Haar haast is niet veroorzaakt door twijfel of nieuwsgierigheid, maar door grote vreugde die in geloof haar oorsprong vindt.
Denk ook maar aan de parabel van de barmhartige vader
en de haast waarmee de hij zijn thuiskomende jongste zoon tegemoet snelt. Er is dus bij Maria de zekerheid van het geloof in de goddelijke belofte,
in het goddelijke gebeuren.


Nieuwsgierigheid en twijfel maken diepe vreugde onmogelijk. Daarnaast deelt Maria ook wel in de vreugde van Elisabeth. Ook die gedeelde vreugde wil ze opnieuw delen en uiten.
Diepe vreugde deelt men en uit men.
Het is een kenmerk van liefde, van ware vriendschap ook.

Vreugde en geloof is er ook bij Elisabeth.
Zeker en vast omdat ze haar nichtje ontmoet en mag begroeten. En ook omdat ze haar vreugde om haar zwangerschap mag delen. en zelf deelt in de vreugde van Maria.
Maar er is bij haar ook vreugde
omdat ze de zekerheid heeft van het geloof dat het kind in de schoot van Maria de Heer is
zoals aan haar en haar man Zacharias werd meegedeeld
bij de aankondiging van de geboorte van haar kind, Johannes de Doper:
Vele zonen van Israël zal hij terugbrengen tot de Heer, hun God. Hij zal voor Hem uitgaan met de geest en de kracht van Elia.
Er is vreugde bij Elisabeth omwille van het goddelijke dat in Maria aanwezig is.
Zo kan er ook bij ons diepe vreugde zijn
als we het goddelijke in de ander mogen zien en dit omdat de ander dat goddelijke uitstraalt of omdat we gewoon geloven dat ieder mens
drager is van het goddelijke tot ons tot mens maakt.
Iemand vreugdevol ontmoeten is altijd
ofwel uiting van liefde of vriendschap, ofwel uiting van geloof.

Vreugde en geloof zijn ook aanwezig bij het kind in de schoot van Elisabeth,

bij de nog niet geboren Johannes de Doper.
Het bewegen van de foetus wordt beschreven als ‘opspringen van vreugde’. Maar letterlijk staat er: opspringen in gejubel.
In de Bijbel heeft ‘gejubel’ altijd te maken met vreugde
omwille van Gods reddende nabijheid, omwille van Gods aanwezigheid.
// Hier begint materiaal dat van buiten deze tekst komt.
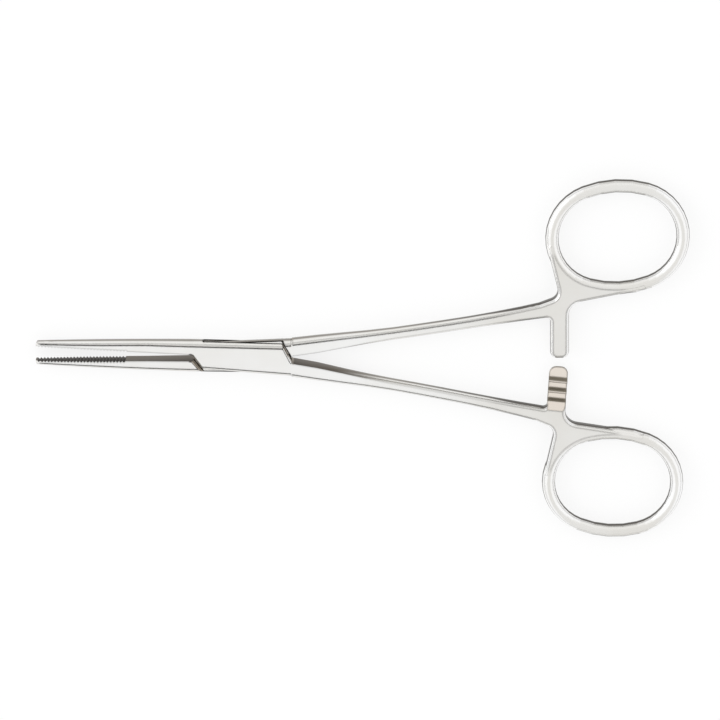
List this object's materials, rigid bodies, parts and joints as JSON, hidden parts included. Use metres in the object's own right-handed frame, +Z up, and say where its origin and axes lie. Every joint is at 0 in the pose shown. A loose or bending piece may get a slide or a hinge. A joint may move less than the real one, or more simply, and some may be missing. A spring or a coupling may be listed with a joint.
{
  "type": "hemostat forceps",
  "caption": "Straight haemostatic forceps in stainless steel with a box lock, half-serrated jaws, a finger ratchet and two oval finger rings, lying slightly open.",
  "frame": {"origin": "centre of the box lock's pivot axis at the flat underside of the box, the level of the surface that the forceps lies on", "axes": "+X along the forceps from the pivot towards the finger rings, so the jaw tips point to -X; +Y towards the ring of male_half; +Z up along the pivot axis"},
  "size_m": [0.1395, 0.081, 0.004],
  "materials": {
    "steel_female": "satin ground faces with polished rounded sides",
    "steel_male": "satin ground faces with polished rounded sides",
    "steel_pin": "satin, ground flush with the box"
  },
  "bodies": {
    "female_body": {"female_half": "steel_female", "pivot_pin": "steel_pin"},
    "male_body": {"male_half": "steel_male"}
  },
  "joints": [
    {"name": "box_lock", "type": "hinge", "parent": "female_body", "child": "male_body", "pos_m": [0, 0, 0], "axis": [0, 0, 1], "range_deg": [-4, 50]}
  ]
}
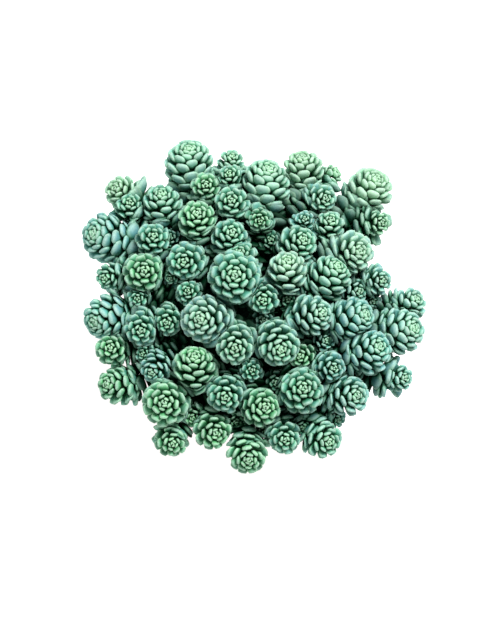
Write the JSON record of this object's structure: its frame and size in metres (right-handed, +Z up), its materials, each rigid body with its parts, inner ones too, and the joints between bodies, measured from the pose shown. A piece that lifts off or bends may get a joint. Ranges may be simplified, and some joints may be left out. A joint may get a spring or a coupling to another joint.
{
  "type": "potted stonecrop",
  "caption": "Thick-leaved stonecrop in a plain tapered clay pot: a low dome of plump blue-green leaf rosettes on short leafy stems.",
  "frame": {"origin": "centre of the flat underside of the pot", "axes": "+Z up along the pot's axis, +Y towards the top of the picture's view, +X to its right"},
  "size_m": [0.1382, 0.1356, 0.1136],
  "materials": {
    "terracotta": "matt unglazed fired clay",
    "soil": "loose dark potting soil with fine grit",
    "leaf_green": "fleshy leaf, powdery bloom",
    "leaf_mint": "fleshy leaf, powdery bloom",
    "leaf_blue": "fleshy leaf, powdery bloom"
  },
  "bodies": {
    "root": {"pot": "terracotta", "potting_soil": "soil", "leafy_shoot_01": "leaf_mint", "leafy_shoot_02": "leaf_green", "leafy_shoot_04": "leaf_mint", "leafy_shoot_05": "leaf_blue", "leafy_shoot_06": "leaf_mint", "leafy_shoot_07": "leaf_green", "leafy_shoot_09": "leaf_mint", "leafy_shoot_10": "leaf_green", "leafy_shoot_11": "leaf_mint", "leafy_shoot_12": "leaf_mint", "leafy_shoot_13": "leaf_green", "leafy_shoot_14": "leaf_mint", "leafy_shoot_15": "leaf_green", "leafy_shoot_17": "leaf_mint", "leafy_shoot_19": "leaf_mint", "leafy_shoot_20": "leaf_mint", "leafy_shoot_21": "leaf_green", "leafy_shoot_23": "leaf_mint", "leafy_shoot_24": "leaf_blue", "leafy_shoot_25": "leaf_mint", "leafy_shoot_26": "leaf_green", "leafy_shoot_27": "leaf_mint", "leafy_shoot_29": "leaf_mint", "leafy_shoot_30": "leaf_mint", "leafy_shoot_31": "leaf_blue", "leafy_shoot_32": "leaf_mint", "leafy_shoot_33": "leaf_mint", "leafy_shoot_34": "leaf_blue", "leafy_shoot_35": "leaf_green", "leafy_shoot_37": "leaf_blue", "leafy_shoot_38": "leaf_green", "leafy_shoot_39": "leaf_mint", "leafy_shoot_41": "leaf_mint", "leafy_shoot_42": "leaf_mint", "leafy_shoot_43": "leaf_mint", "leafy_shoot_44": "leaf_blue", "leafy_shoot_45": "leaf_blue", "leafy_shoot_47": "leaf_blue", "leafy_shoot_48": "leaf_blue", "leafy_shoot_49": "leaf_blue", "leafy_shoot_50": "leaf_blue", "leafy_shoot_51": "leaf_mint", "leafy_shoot_52": "leaf_mint", "leafy_shoot_53": "leaf_green", "leafy_shoot_54": "leaf_mint", "leafy_shoot_55": "leaf_green", "leafy_shoot_56": "leaf_green", "leafy_shoot_57": "leaf_green", "leafy_shoot_58": "leaf_mint", "leafy_shoot_59": "leaf_green", "leafy_shoot_60": "leaf_green", "leafy_shoot_61": "leaf_green", "leafy_shoot_62": "leaf_mint", "leafy_shoot_63": "leaf_mint", "leafy_shoot_64": "leaf_blue", "leafy_shoot_65": "leaf_mint"}
  },
  "joints": []
}
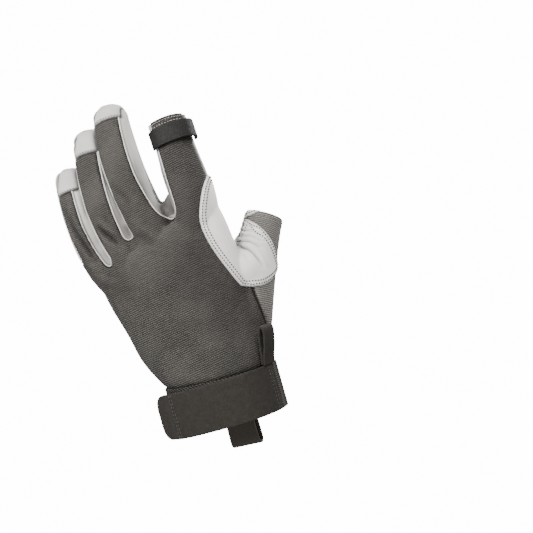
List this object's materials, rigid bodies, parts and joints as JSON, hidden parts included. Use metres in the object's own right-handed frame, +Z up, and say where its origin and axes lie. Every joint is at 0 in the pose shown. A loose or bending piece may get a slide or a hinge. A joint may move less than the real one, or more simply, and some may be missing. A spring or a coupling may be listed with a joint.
{
  "type": "climbing glove",
  "caption": "Left climbing glove with leather palm, knit back, rolled leather fingertips, open index and thumb, and a strapped cuff with a clip loop.",
  "frame": {"origin": "middle of the wrist opening, at the lower edge of the cuff, where a forearm holds the glove up", "axes": "+Z up the hand from wrist to fingertips, +X to the thumb side, +Y to the palm, so the back of the hand faces -Y"},
  "size_m": [0.1291, 0.0721, 0.2466],
  "materials": {
    "back_panel": "dark grey ribbed stretch knit",
    "palm_panel": "light grey smooth goat leather, softly creased",
    "fourchette_pinky_ring": "light grey smooth leather",
    "fourchette_ring_middle": "light grey smooth leather",
    "fourchette_middle_index": "light grey smooth leather",
    "pinky_side": "light grey smooth leather",
    "thumb_back": "dark grey coarse ribbed knit",
    "saddle_patch": "light grey smooth leather with double stitching",
    "cuff": "near-black ribbed elastic",
    "closure_strap": "near-black brushed hook-and-loop strap",
    "clip_loop": "black webbing",
    "pull_tab": "black brushed webbing",
    "index_tab": "black smooth webbing"
  },
  "bodies": {
    "root": {"back_panel": "back_panel", "palm_panel": "palm_panel", "fourchette_pinky_ring": "fourchette_pinky_ring", "fourchette_ring_middle": "fourchette_ring_middle", "fourchette_middle_index": "fourchette_middle_index", "pinky_side": "pinky_side", "thumb_back": "thumb_back", "saddle_patch": "saddle_patch", "cuff": "cuff", "closure_strap": "closure_strap", "clip_loop": "clip_loop", "pull_tab": "pull_tab", "index_tab": "index_tab"}
  },
  "joints": []
}
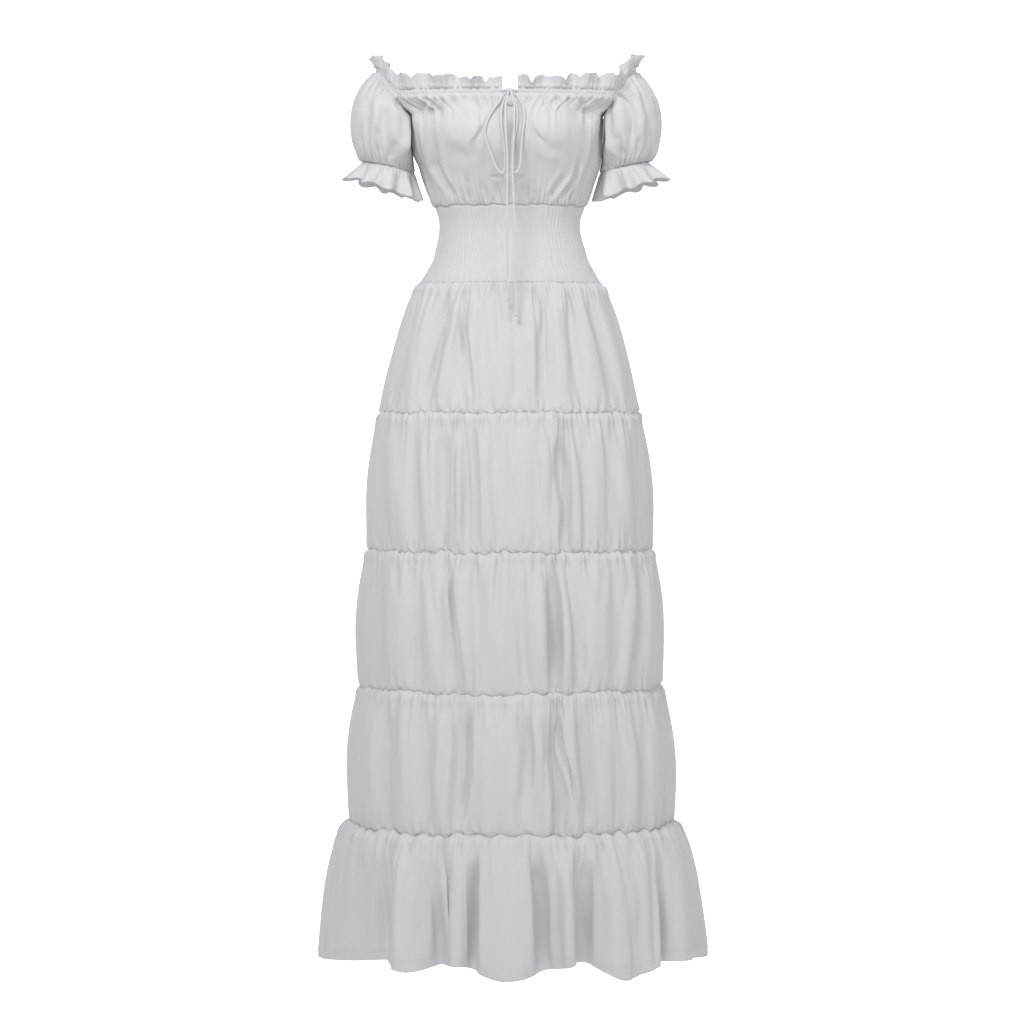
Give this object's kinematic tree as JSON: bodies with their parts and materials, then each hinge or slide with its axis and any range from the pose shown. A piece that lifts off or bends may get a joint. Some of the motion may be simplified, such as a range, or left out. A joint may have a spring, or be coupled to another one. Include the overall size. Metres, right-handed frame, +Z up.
{
  "type": "maxi dress",
  "caption": "Long off-the-shoulder dress with a drawstring keyhole neckline, short puff sleeves, a shirred waist and a tiered, gathered skirt.",
  "frame": {"origin": "middle of the narrowest ring of the shirred waist, where the wearer holds the dress up", "axes": "+Z up along the dress from hem to neckline, the front faces -Y, +X to the right in a view of the front"},
  "size_m": [0.586, 0.4929, 1.3529],
  "materials": {
    "cloth": "matte plain-weave cotton, slightly crinkled",
    "trim": "matte turned edge and round woven drawstring"
  },
  "bodies": {
    "root": {"neck_casing": "cloth", "neck_frill": "cloth", "bodice_front_left": "cloth", "keyhole_edge_left": "trim", "bodice_front_right": "cloth", "keyhole_edge_right": "trim", "bodice_back": "cloth", "waist_front": "cloth", "waist_back": "cloth", "sleeve_right": "cloth", "cuff_frill_right": "cloth", "sleeve_left": "cloth", "cuff_frill_left": "cloth", "tier_1_front": "cloth", "tier_1_back": "cloth", "tier_2_front": "cloth", "tier_2_back": "cloth", "tier_3_front": "cloth", "tier_3_back": "cloth", "tier_4_front": "cloth", "tier_4_back": "cloth", "tier_5_front": "cloth", "tier_5_back": "cloth", "tie_knot": "trim", "tie_loop_left": "trim", "tie_loop_right": "trim", "tie_end_left": "trim", "tie_end_right": "trim", "tie_tip_left": "trim", "tie_tip_right": "trim"}
  },
  "joints": []
}
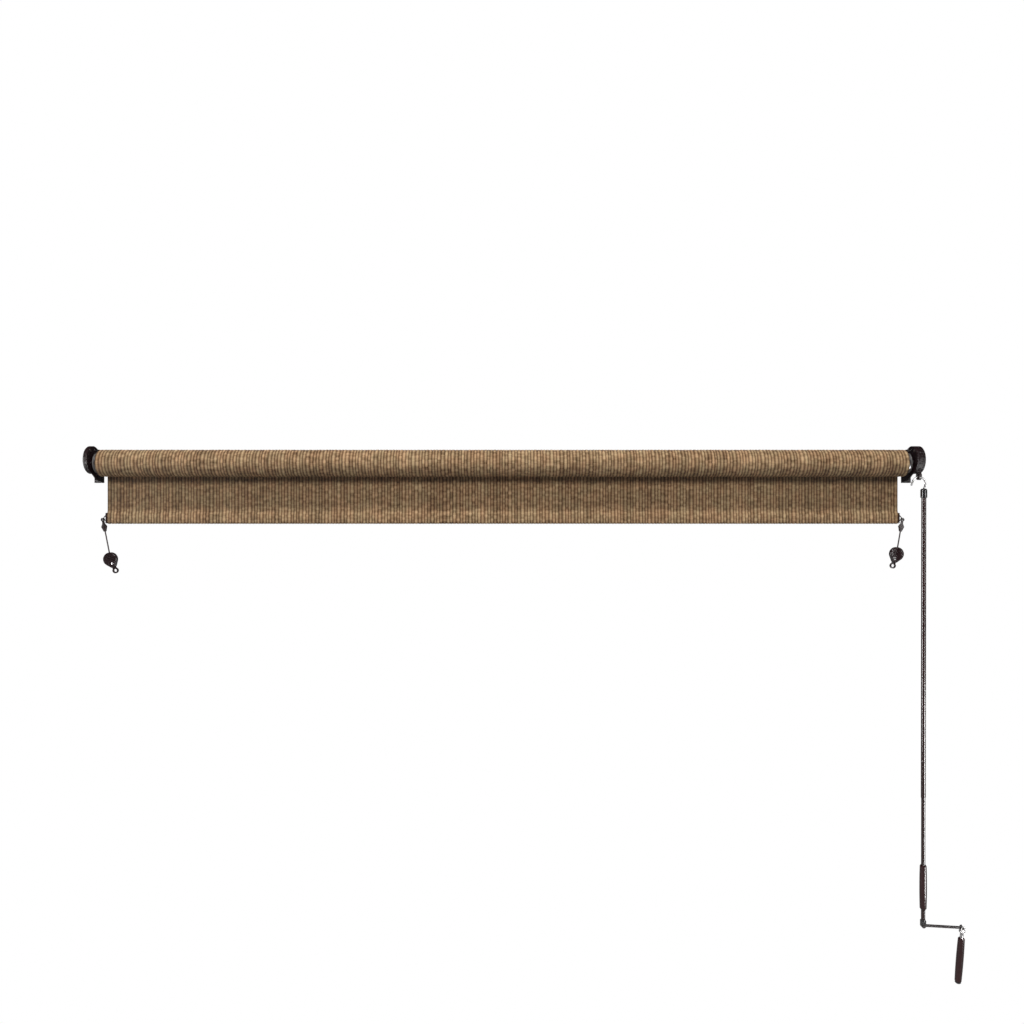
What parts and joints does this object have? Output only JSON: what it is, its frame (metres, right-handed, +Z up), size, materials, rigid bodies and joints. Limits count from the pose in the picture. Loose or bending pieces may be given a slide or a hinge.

Voor Elisabeth is dit gewaarworden dus een bevestiging van haar geloof, dat het kind in de schoot van Maria de Heer is, de reddende Messias.
Voor het ‘opspringen’ staat er een werkwoord dat gewoonlijk gebruikt wordt voor opspringende lammeren en huisdieren,
iets waarin wij mensen een teken van vreugde zien. Zo staat in Psalm 114:
De bergen sprongen als rammen, als lammeren de heuvelenrij.
Wat was er bergen, dat ge opsprong als rammen, als lammeren gij heuvelenrij?
We lezen in die psalm dat de reden van die vreugde de redding uit Egypte is en de aanwezigheid van de Heer bij zijn volk in de woestijn.
Vreugde dus omwille van het geloof.
Vreugde omwille van het besef van de aanwezigheid van God in ons leven. Soms een aanwezigheid die we ervaren, of denken te ervaren.
Soms een aanwezigheid waarin we geloven ‘zonder te zien’…

Ons evangelieverhaal eindigt met de eerste zaligspreking in het evangelie van Lucas. Maria wordt ‘zalig’ geheten omdat ze gelooft.
Haar geluk is gelegen is het besef dat God aanwezig en nabij is en dat wat in haar leeft die aanwezige God is.
Ook voor ons is geloven het besef
dat we God in ons dragen, als een genade, als een kracht, om waarachtig mens te zijn: liefdevol, vredevol, vreugdevol.
Geloof en vreugde kunnen natuurlijk niet van buitenaf opgelegd worden. Toch klinkt in Bijbelse adventsteksten heel vaak de oproep:
Wees blij! Breek uit in gejubel! Wees verheugd.
Maria kreeg deze oproep eveneens te horen als begroeting:
Verheug u, Begenadigde, de Heer is met u!'
In Jezus’ tijd begroeten de mensen elkaar meestal met een vredewens of met de oproep om verheugd te zijn.
Daarnaast vinden we heel dikwijls een andere oproep: ‘Wees niet bang!’
Ik heb het al vaker gezegd en ik herhaal het:
angst is het tegendeel van vreugde,
van geloof dat aan de oorsprong van diepe vreugde ligt.
Angst maakt een echte ontmoeting en verbondenheid tussen mensen en eenheid met God onmogelijk.
Het geloof in Gods aanwezigheid in ons kan ons van deze angst bevrijden
en maken tot liefdevolle, vredevolle en vreugdevolle mensen.